The photo doesn't look like much at first, but on closer inspection, there's something incredible there: the spotted, rope-like tail of one of North America's rarest wild cats.
Late last month, a remote-sensor camera in southern Arizona captured a fleeting glimpse of a jaguar's tail -- the freshest piece of evidence that these big cats are here in the U.S. and trying to find new homes. The image, which was confirmed as a jaguar on Friday by state wildlife officials, also adds a new sense of urgency for protecting the Southwest's few remaining wild deserts and mountains considered prime habitat for jaguars, but under threat of being turned into toxic mining sites and sprawl subdivisions.

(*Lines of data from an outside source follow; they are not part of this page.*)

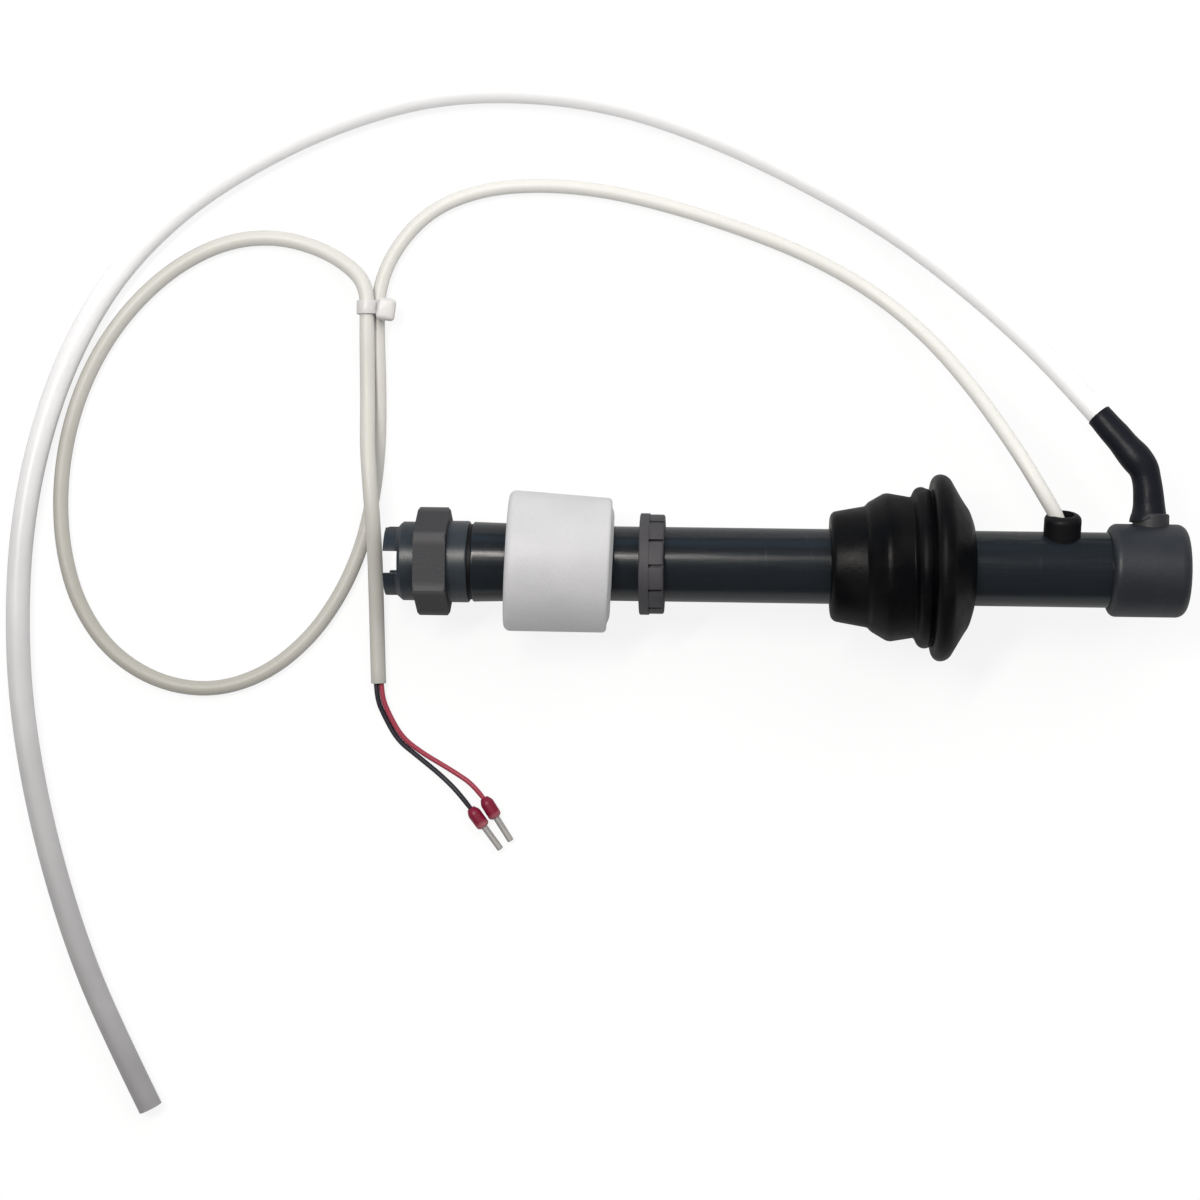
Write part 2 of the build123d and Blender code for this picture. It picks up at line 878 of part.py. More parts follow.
def hose_sleeve():
    """Shrink sleeve that follows the hose from the elbow's collar."""
    path = start_of(hose_route, sleeve_length)
    start = Plane(origin=path @ 0, z_dir=path % 0)
    section = start * (Circle(sleeve_d / 2) - Circle(hose_d / 2 + glue_gap))
    return sweep(section, path)


pieces["suction_hose"] = round_wire(hose_route, cord_radii(hose_route), hose_d, hose_bore_d)
pieces["hose_sleeve"] = hose_sleeve()
pieces["signal_cable"] = round_wire(cable_route, cord_radii(cable_route), cable_d)
pieces["cable_tie"] = cable_tie()
report_cord("suction_hose", hose_route, hose_d, pieces["suction_hose"], hose_bore_d)
report_cord("signal_cable", cable_route, cable_d, pieces["signal_cable"])
for colour, route in wire_routes.items():
    place = ferrule_place(*ferrules[colour])
    pieces[f"wire_{colour}"] = round_wire(route, cord_radii(route), core_d)
    pieces[f"ferrule_collar_{colour}"] = place * ferrule_collar()
    pieces[f"ferrule_pin_{colour}"] = place * ferrule_pin()
    report_cord(f"wire_{colour}", route, core_d, pieces[f"wire_{colour}"])

# How far the moving pieces slide from where they lie, stop_gap short of their stops
lean_gap = nut_face_d / 2 * sin(radians(float_lean))
float_end_x = float_x + float_length + float_crown
travels = {
    "float": (collar_x + lean_gap - float_x, ring_x - lean_gap - float_end_x),
    "bung": (
        ring_x + ring_length - bung_x,
        grommet_x - grommet_d / 2 - bung_x - bung_length,
    ),
}
for name, (down, up) in travels.items():
    print(f"{name} slides {down + stop_gap:.2f} to {up - stop_gap:.2f}")

os.makedirs("parts", exist_ok=True)
for name, piece in pieces.items():
    export_step(piece, f"parts/{name}.step")
print(f"{len(pieces)} nodes, slope {slope:.3f} degrees, shift {tuple(round(v, 3) for v in shift)}")
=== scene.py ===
# %% [markdown]
# # A suction lance with a float level switch
# The lance hangs in a canister of liquid. A pump draws through its slotted foot and its hose,
# and a float on the pipe tells by the cable when the canister is nearly empty.
# The rigid pieces come from a measured model, and this lesson adds what is soft and what a
# surface looks like. Everything is in metres. The lance lies along the X axis: its axis begins at
# `lance_start` in the foot's tip and rises by `slope`.

# %% Load the measured model
from math import pi, radians

import bmesh
import bpy
from mathutils import Matrix, Vector, noise


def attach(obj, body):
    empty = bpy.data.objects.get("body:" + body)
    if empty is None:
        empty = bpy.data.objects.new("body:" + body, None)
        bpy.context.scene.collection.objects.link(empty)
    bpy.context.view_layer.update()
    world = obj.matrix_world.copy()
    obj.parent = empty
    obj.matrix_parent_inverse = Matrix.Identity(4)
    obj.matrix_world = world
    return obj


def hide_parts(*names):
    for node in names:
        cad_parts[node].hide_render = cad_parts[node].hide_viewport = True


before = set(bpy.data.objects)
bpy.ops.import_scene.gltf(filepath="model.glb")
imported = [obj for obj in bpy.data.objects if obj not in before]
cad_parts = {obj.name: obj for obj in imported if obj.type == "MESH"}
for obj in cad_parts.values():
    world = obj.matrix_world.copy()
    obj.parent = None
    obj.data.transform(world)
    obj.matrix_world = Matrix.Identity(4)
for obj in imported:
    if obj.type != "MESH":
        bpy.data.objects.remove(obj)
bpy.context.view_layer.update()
MM = 0.001
lance_start = (-0.106274, 0.0, 0.017082)
slope = radians(3.0068)
print(len(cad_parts), "measured pieces")

# %% [markdown]
# ## The camera
# The photograph looks straight down from about 70 centimetres, so the camera points down too.
# A lens of 75 mm on a 36 mm sensor gives its perspective: what lies higher looks larger.

# %% Camera
camera_data = bpy.data.cameras.new("camera")
camera_data.lens = 75.0
camera_data.sensor_width = 36.0
camera = bpy.data.objects.new("camera", camera_data)
camera.location = (-0.04875, -0.0098, 0.690)
camera.rotation_euler = (0.0, 0.0, radians(0.81))
bpy.context.scene.collection.objects.link(camera)
bpy.context.scene.camera = camera

# %% [markdown]
# ## Numbers, sockets and nodes
# A finish is a few nodes round one shader. Shader maths is easier to read as an expression, so a
# small class wraps a socket, and each sign adds the Math node that it stands for.


# %% A value that changes over a surface
class Varying:
    """A socket of a finish, on which + and * add Math nodes."""

    def __init__(self, finish, socket):
        self.finish = finish
        self.socket = socket

    def maths(self, operation, first, second):
        return self.finish.node("Math", {"operation": operation}, {0: first, 1: second})

    def __add__(self, other):
        return self.maths("ADD", self, other)

    def __mul__(self, other):
        return self.maths("MULTIPLY", self, other)


class Finish:
    """One material: a shader, and the nodes that vary its colour, gloss and relief."""

    def __init__(self, name, colour, roughness, **constants):
        self.material = bpy.data.materials.new(name)
        self.material.use_nodes = True
        self.nodes = self.material.node_tree.nodes
        self.shader = self.nodes["Principled BSDF"]
        self.feed(self.shader, "Base Color", (*colour, 1.0))
        self.feed(self.shader, "Roughness", roughness)
        for socket, value in constants.items():
            self.feed(self.shader, socket.replace("_", " "), value)

    def feed(self, node, name, value):
        """Set or link one input of a node."""
        socket = node.inputs[name]
        if isinstance(value, Varying):
            self.material.node_tree.links.new(value.socket, socket)
        else:
            socket.default_value = value

    def node(self, kind, settings=None, inputs=None, output=0):
        """Add a node, set it, feed its inputs and return one of its outputs."""
        node = self.nodes.new("ShaderNode" + kind)
        for name, value in (settings or {}).items():
            setattr(node, name, value)
        for name, value in (inputs or {}).items():
            self.feed(node, name, value)
        return Varying(self, node.outputs[output])

    def place(self, scale=(1.0, 1.0, 1.0), turn=(0.0, 0.0, 0.0)):
        """Where a point of the piece is, in metres, for a pattern that may be stretched."""
        spot = self.node("TexCoord", output="Object")
        return self.node("Mapping", {}, {"Vector": spot, "Scale": scale, "Rotation": turn})

    def on_lance(self):
        """Where a point is along the lance and how far from its axis, both in millimetres."""
        spot = self.node("TexCoord", output="Object")
        local = self.node(
            "Mapping",
            {"vector_type": "TEXTURE"},
            {
                "Vector": spot,
                "Location": lance_start,
                "Rotation": (0.0, -slope, 0.0),
                "Scale": (MM, MM, MM),
            },
        )
        along = self.node("SeparateXYZ", {}, {"Vector": local})
        flat = self.node("VectorMath", {"operation": "MULTIPLY"}, {0: local, 1: (0.0, 1.0, 1.0)})
        out = self.node("VectorMath", {"operation": "LENGTH"}, {0: flat}, output="Value")
        return along, out

    def towards(self, direction):
        """How far a point lies in a direction, in metres times that direction's length."""
        spot = self.node("TexCoord", output="Object")
        dot = {"operation": "DOT_PRODUCT"}
        return self.node("VectorMath", dot, {0: spot, 1: direction}, output="Value")

    def speckle(self, scale, detail=2.0, stretch=(1.0, 1.0, 1.0), turn=(0.0, 0.0, 0.0)):
        """Soft noise about 0.5, its spots about one over scale metres wide."""
        spot = self.place(stretch, turn)
        return self.node("TexNoise", {}, {"Vector": spot, "Scale": scale, "Detail": detail})

    def between(self, share, low, high):
        """Colour that goes from low to high as share goes from 0 to 1."""
        colours = {0: share, 6: (*low, 1.0), 7: (*high, 1.0)}
        return self.node("Mix", {"data_type": "RGBA"}, colours, output=2)

    def stretched(self, value, low, high):
        """Value between low and high, spread over 0 to 1 and cut off outside."""
        return self.node(
            "MapRange", {"clamp": True}, {"Value": value, "From Min": low, "From Max": high}
        )

    def relief(self, height, depth):
        """Bump of the given depth in metres."""
        bump = self.node("Bump", {}, {"Height": height, "Distance": depth})
        self.feed(self.shader, "Normal", bump)

    def vary(self, name, value):
        """Let one of the shader's own inputs change over the surface."""
        self.feed(self.shader, name, value)


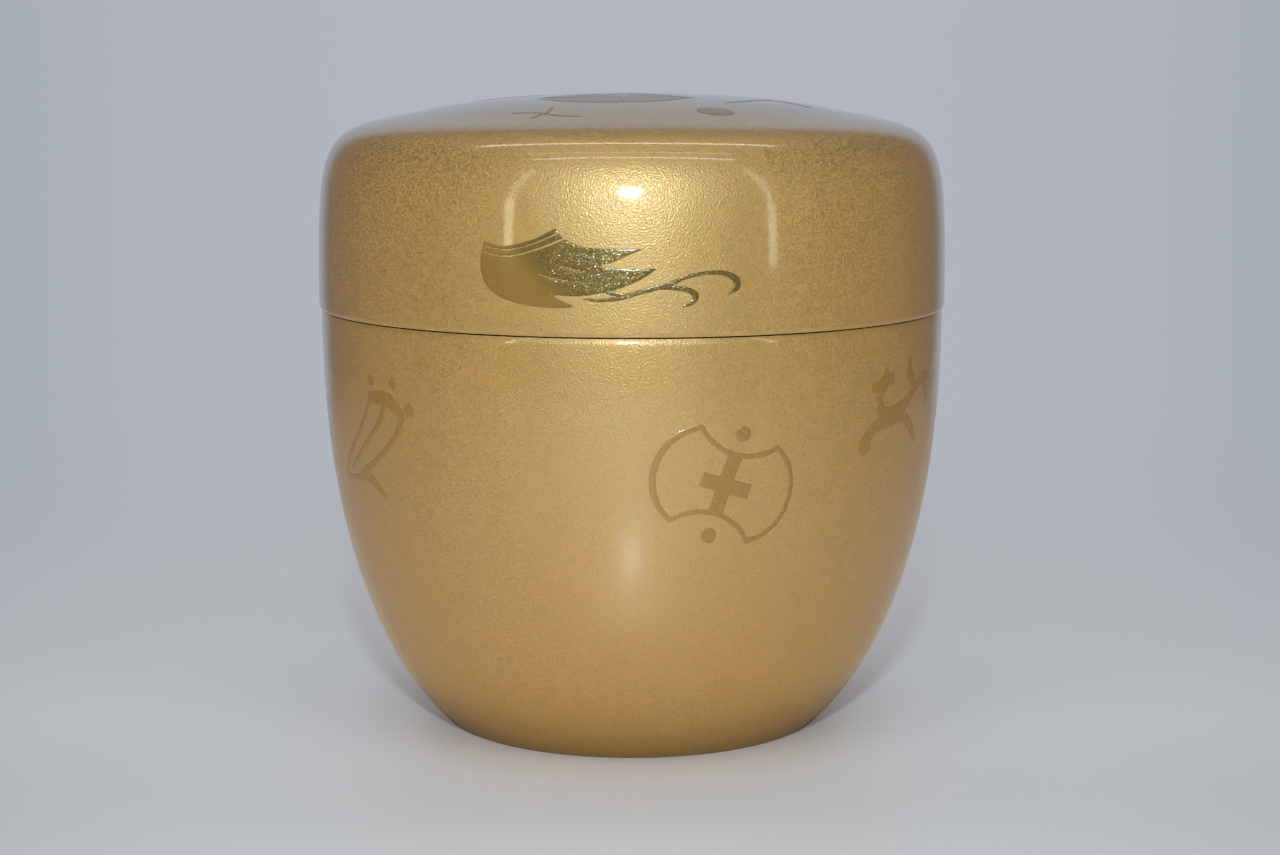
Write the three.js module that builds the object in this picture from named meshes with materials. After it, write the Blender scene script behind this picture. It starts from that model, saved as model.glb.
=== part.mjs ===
// A tea caddy of the rounded form that is named after the jujube fruit: a turned wooden body and a lift-off
// lid, both gold-lacquered outside and black-lacquered inside. The lid slides over a collar that stands in the
// body's mouth and rests on the ledge round it, so lid and body meet flush and read as one curve.
// Millimetres, +Z up. The origin is the middle of the ring that the caddy stands on.

import * as THREE from 'three';

// Outer form: the lid's side is the widest place, and the body narrows from the joint to the foot
const lidRadius = 33;
const lidHeight = 22.2;
const seamHeight = 44;
const seamStep = 0.25;
const footRadius = 20;
const crownRadius = 22;
const crownRise = 1.75;

// Edges at the joint: each side draws in a little where it meets the other
const bodyArris = 0.7;
const lidArris = 0.5;
const arrisDepth = 0.15;

// Foot: the caddy stands on a flat ring round a shallow recess
const footRingWidth = 2.4;
const footRecess = 0.9;

// Walls of the two turned pieces, and the coats of black lacquer inside them
const lidWall = 1.3;
const crownWall = 1.9;
const floorWall = 2.6;
const wellFloorRadius = 14;
const lacquerCoat = 0.4;

// Collar: how thick it is, how far it stands above the joint and is let into the body, and its running gap
const collarWall = 1.4;
const collarRise = 8;
const collarSeat = 7;
const collarClearance = 0.3;
const collarHeadroom = 1.5;

// Handles of the three bent outlines, as shares of the way across and of the way up from start to end
const bodyBendShares = [[0.75, 0.205], [1, 0.606]];
const lidBendShares = [[0, 0.952], [0.067, 0.895]];
const wellBendShares = [[0.86, 0], [1, 0.34]];
const crownPower = 2.6;

// Fineness of the turned surfaces
const turnSegments = 60;
const longBendSteps = 12;
const shortBendSteps = 8;
const crownSteps = 4;
const roundSteps = 3;
const samePoint = 1e-6;

// Sizes that follow from the ones above
const bodyRimRadius = lidRadius - seamStep;
const lidBoreRadius = lidRadius - lidWall;
const collarOuterRadius = lidBoreRadius - lacquerCoat - collarClearance;
const collarInnerRadius = collarOuterRadius - collarWall;
const collarFootHeight = seamHeight - collarSeat;
const wellRadius = collarInnerRadius + lacquerCoat;
const wellFloorHeight = footRecess + floorWall;
const footRecessRadius = footRadius - footRingWidth;
const skirtHeight = collarRise + collarHeadroom;

// Materials
const goldLacquer = new THREE.MeshStandardMaterial({ color: 0xb5945c, roughness: 0.32, metalness: 0.9 });
const blackLacquer = new THREE.MeshStandardMaterial({ color: 0x100d0c, roughness: 0.12, metalness: 0 });

const at = (radius, height) => new THREE.Vector2(radius, height);

// A smooth bend from one point to another, drawn towards two handles
function bend(start, end, handleShares, steps) {
  const [first, second] = handleShares.map(([across, up]) => at(
    THREE.MathUtils.lerp(start.x, end.x, across),
    THREE.MathUtils.lerp(start.y, end.y, up),
  ));
  return new THREE.CubicBezierCurve(start, first, second, end).getPoints(steps);
}

// A quarter round about a centre, from one angle to another
function quarterRound(centre, radius, fromAngle, toAngle) {
  const points = [];
  for (let step = 0; step <= roundSteps; step += 1) {
    const angle = THREE.MathUtils.lerp(fromAngle, toAngle, step / roundSteps);
    points.push(at(centre.x + radius * Math.cos(angle), centre.y + radius * Math.sin(angle)));
  }
  return points;
}

// The edge of a side at the joint, from the side to the joint: it draws in more and more
function arris(radius, jointHeight, reach) {
  const points = [];
  for (let step = 0; step <= roundSteps; step += 1) {
    const share = step / roundSteps;
    points.push(at(radius - arrisDepth * share * share, jointHeight - reach * (1 - share)));
  }
  return points;
}

// A low crown: nearly flat in the middle and falling faster towards its edge
function crown(edgeRadius, topHeight) {
  const points = [];
  for (let step = 0; step <= crownSteps; step += 1) {
    const share = 1 - step / crownSteps;
    points.push(at(edgeRadius * share, topHeight - crownRise * share ** crownPower));
  }
  return points;
}

// One outline from several runs of points, without the points that two runs share
function outline(...runs) {
  return runs.flat().filter((point, index, all) => index === 0 || point.distanceTo(all[index - 1]) > samePoint);
}

// The solid that an outline sweeps as it turns about the upright axis
function turned(name, points, material) {
  const geometry = new THREE.LatheGeometry(points, turnSegments);
  geometry.rotateX(Math.PI / 2);
  const mesh = new THREE.Mesh(geometry, material);
  mesh.name = name;
  return mesh;
}

// The wall of the body's well, from the axis up to the collar's foot, drawn inwards by a coat's thickness
function wellWall(coat) {
  const floor = at(wellFloorRadius, wellFloorHeight + coat);
  const brim = at(wellRadius - coat, collarFootHeight);
  return [at(0, floor.y), ...bend(floor, brim, wellBendShares, shortBendSteps)];
}

// The wall of the lid's hollow, from its rim up to the axis, drawn inwards by a coat's thickness
function lidHollow(coat) {
  const skirtFoot = at(lidBoreRadius - coat, 0);
  const skirtTop = at(lidBoreRadius - coat, skirtHeight);
  const top = lidHeight - crownWall - coat;
  const crownEdge = at(crownRadius - lidWall - coat, top - crownRise);
  return outline(
    [skirtFoot],
    bend(skirtTop, crownEdge, lidBendShares, shortBendSteps),
    crown(crownEdge.x, top),
  );
}

// The turned body: foot ring, outside, ledge for the lid, seat for the collar, and the well
function bodyShell() {
  const foot = at(footRadius, 0);
  const rimFoot = at(bodyRimRadius, seamHeight - bodyArris);
  return turned('body_shell', outline(
    [at(0, footRecess), at(footRecessRadius, footRecess), at(footRecessRadius, 0), foot],
    bend(foot, rimFoot, bodyBendShares, longBendSteps),
    arris(bodyRimRadius, seamHeight, bodyArris),
    [at(collarOuterRadius, seamHeight), at(collarOuterRadius, collarFootHeight)],
    wellWall(0).reverse(),
  ), goldLacquer);
}

// Black lacquer over the whole well, up to the collar's foot
function bodyLining() {
  return turned('body_lining', outline(wellWall(0), wellWall(lacquerCoat).reverse()), blackLacquer);
}

// The collar: seated in the body's mouth, standing above the ledge, with a fully rounded lip
function rimCollar() {
  const lipRadius = collarWall / 2;
  const lipCentre = at(collarInnerRadius + lipRadius, seamHeight + collarRise - lipRadius);
  const foot = at(collarInnerRadius, collarFootHeight);
  return turned('rim_collar', outline(
    [foot, at(collarOuterRadius, collarFootHeight)],
    quarterRound(lipCentre, lipRadius, 0, Math.PI / 2),
    quarterRound(lipCentre, lipRadius, Math.PI / 2, Math.PI),
    [foot],
  ), blackLacquer);
}

// Black lacquer in the recess under the foot
function footLacquer() {
  const face = footRecess - lacquerCoat;
  return turned('foot_lacquer', [
    at(0, face),
    at(footRecessRadius, face),
    at(footRecessRadius, footRecess),
    at(0, footRecess),
  ], blackLacquer);
}

// The turned lid: hollow, rim, drawn-in lower edge, side, shoulder and crown
function lidShell() {
  const sideFoot = at(lidRadius, lidArris);
  const shoulder = at(crownRadius, lidHeight - crownRise);
  return turned('lid_shell', outline(
    lidHollow(0).reverse(),
    arris(lidRadius, 0, -lidArris).reverse(),
    bend(sideFoot, shoulder, lidBendShares, longBendSteps),
    crown(crownRadius, lidHeight),
  ), goldLacquer);
}

// Black lacquer over the lid's hollow, down to its rim
function lidLining() {
  return turned('lid_lining', outline(lidHollow(lacquerCoat).reverse(), lidHollow(0)), blackLacquer);
}

const body = new THREE.Group();
body.add(bodyShell(), bodyLining(), rimCollar(), footLacquer());

const lid = new THREE.Group();
lid.position.z = seamHeight;
lid.add(lidShell(), lidLining());

const caddy = new THREE.Group();
caddy.add(body, lid);

export default caddy;
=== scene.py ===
"""A natsume, the small lacquered tea caddy, dressed and set out on a pale studio floor.

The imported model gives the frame: where the joint between lid and body is, how wide each piece is and what
moves with what. This script turns the same outlines again with fine surfaces, lays the low gold relief on
them, gives every surface its lacquer, and adds the floor, the lamps and the camera.
"""

from __future__ import annotations

import functools
import logging
import math
from dataclasses import dataclass
from enum import Enum
from typing import Any, Callable, Sequence

import bpy
import numpy as np
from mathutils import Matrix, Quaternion, Vector

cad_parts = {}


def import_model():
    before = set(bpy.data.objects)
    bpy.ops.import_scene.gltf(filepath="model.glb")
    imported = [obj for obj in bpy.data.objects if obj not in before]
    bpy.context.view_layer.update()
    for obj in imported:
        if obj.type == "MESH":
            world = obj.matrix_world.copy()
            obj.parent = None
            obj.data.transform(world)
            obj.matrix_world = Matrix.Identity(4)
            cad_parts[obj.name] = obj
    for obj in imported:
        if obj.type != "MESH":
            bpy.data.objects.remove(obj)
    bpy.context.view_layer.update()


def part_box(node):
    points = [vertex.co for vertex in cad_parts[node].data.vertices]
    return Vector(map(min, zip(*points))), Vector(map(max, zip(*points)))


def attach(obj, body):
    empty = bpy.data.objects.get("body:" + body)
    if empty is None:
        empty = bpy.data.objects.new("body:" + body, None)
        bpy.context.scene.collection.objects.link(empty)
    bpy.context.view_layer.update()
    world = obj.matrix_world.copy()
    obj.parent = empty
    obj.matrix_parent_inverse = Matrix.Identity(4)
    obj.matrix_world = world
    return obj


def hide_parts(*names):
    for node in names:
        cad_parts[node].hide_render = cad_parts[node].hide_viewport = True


log = logging.getLogger("tea_caddy")

MM = 0.001

# Lengths that count as nothing: a radius on the axis, a step between two points, a stretch of a drawn line
ON_AXIS = 1e-9
SAME_POINT = 1e-4 * MM
NO_STRETCH = 1e-12

Colour = tuple[float, float, float]
Position = tuple[float, float, float]
Point = tuple[float, float]
Span = tuple[float, float]
Number = float | int


class Body(Enum):
    """The two bodies of the frame that pieces ride on."""

    CADDY = "body"
    LID = "lid"


class Slot(Enum):
    """The record's material slots."""

    GOLD = "gold_lacquered_wood"
    BLACK_WOOD = "black_lacquered_wood"
    BLACK = "black_lacquer"


# Shader graphs


class Wire:
    """A number on its way between two nodes, written in expressions as a number is."""

    def __init__(self, graph: "Graph", socket: bpy.types.NodeSocket) -> None:
        """Keeps the socket and the graph it is in."""
        self.graph = graph
        self.socket = socket

    def _math(self, operation: str, first: "Wire | Number", second: "Wire | Number") -> "Wire":
        """Adds a Math node for two values.

        Args:
            operation: the Math node's operation.
            first: its first value.
            second: its second value.

        Returns:
            The node's result.
        """
        return self.graph.value("ShaderNodeMath", {"operation": operation}, {0: first, 1: second})

    def __add__(self, other: "Wire | Number") -> "Wire":
        """Sum."""
        return self._math("ADD", self, other)

    __radd__ = __add__

    def __sub__(self, other: "Wire | Number") -> "Wire":
        """Difference."""
        return self._math("SUBTRACT", self, other)

    def __rsub__(self, other: "Wire | Number") -> "Wire":
        """Difference, the other way round."""
        return self._math("SUBTRACT", other, self)

    def __mul__(self, other: "Wire | Number") -> "Wire":
        """Product."""
        return self._math("MULTIPLY", self, other)

    __rmul__ = __mul__

    def __pow__(self, other: "Wire | Number") -> "Wire":
        """Power."""
        return self._math("POWER", self, other)

    def __lt__(self, other: "Wire | Number") -> "Wire":
        """1 where this is less, else 0."""
        return self._math("LESS_THAN", self, other)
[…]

In mid-August, the U.S. Fish and Wildlife Service proposed to protect 838,000 acres of critical habitat for jaguars in southern Arizona and New Mexico. That's an area larger than the state of Rhode Island, but still leaves out some of the best possible habitat farther north in New Mexico's Gila National Forest and Arizona's Mogollon Rim.
If jaguars are going to return to the American landscape -- and, as the continent's largest native cat, they should -- we're going to have to protect the places where they have the best chance of surviving and raising families.
They are still exceedingly rare but spotting one in the wild is a thrill: males can be 100 pounds or larger and they all sport a stunning spotted coat and a muscular body built for traversing rugged landscapes and capturing fleet-footed prey.
Jaguars once roamed at least as far north as the Grand Canyon and from California to Louisiana. But, like wolves and grizzly bears, they were senselessly exterminated nearly a century ago by government-funded predator-killing programs, forest-clearing and the draining of wetlands.
The Center for Biological Diversity and a host of allies have worked for nearly two decades to return the jaguar to its rightful place on U.S. soil. Although the Fish and Wildlife Service admitted as far back as 1979 that it should be protected under the Endangered Species Act, that designation wasn't provided until 1997 and only then after litigation. Since then we've pushed for the agency to develop a recovery plan for jaguars and designate protected critical habitat. It took more litigation to get the habitat designation that was proposed in August and should be finalized next year.
It's difficult to say exactly how many jaguars are in the Southwest today, but the numbers are extraordinarily low. Those that are here almost certainly came from northern Mexico, where there is an existing population.
But the point is, they are here.
Last year, a Border Patrol helicopter spotted a jaguar in the Santa Rita Mountains. Last month's intriguing tail could be the same animal, finding a home in the same mountain range, where the U.S. government killed its very first jaguar in 1918. Now, the Forest Service is considering approving the Rosemont Copper Mine, which would destroy thousands of acres in the Santa Rita Mountains, while the Fish and Wildlife Service proposes protecting these same mountains as critical habitat.
The Santa Ritas, the Gila, and other imperiled, wild landscapes should be protected for the jaguar and for us all. Let's hope that the "tail" of this furtive feline begins a new chapter in a successful "tale" of jaguar recovery in the U.S.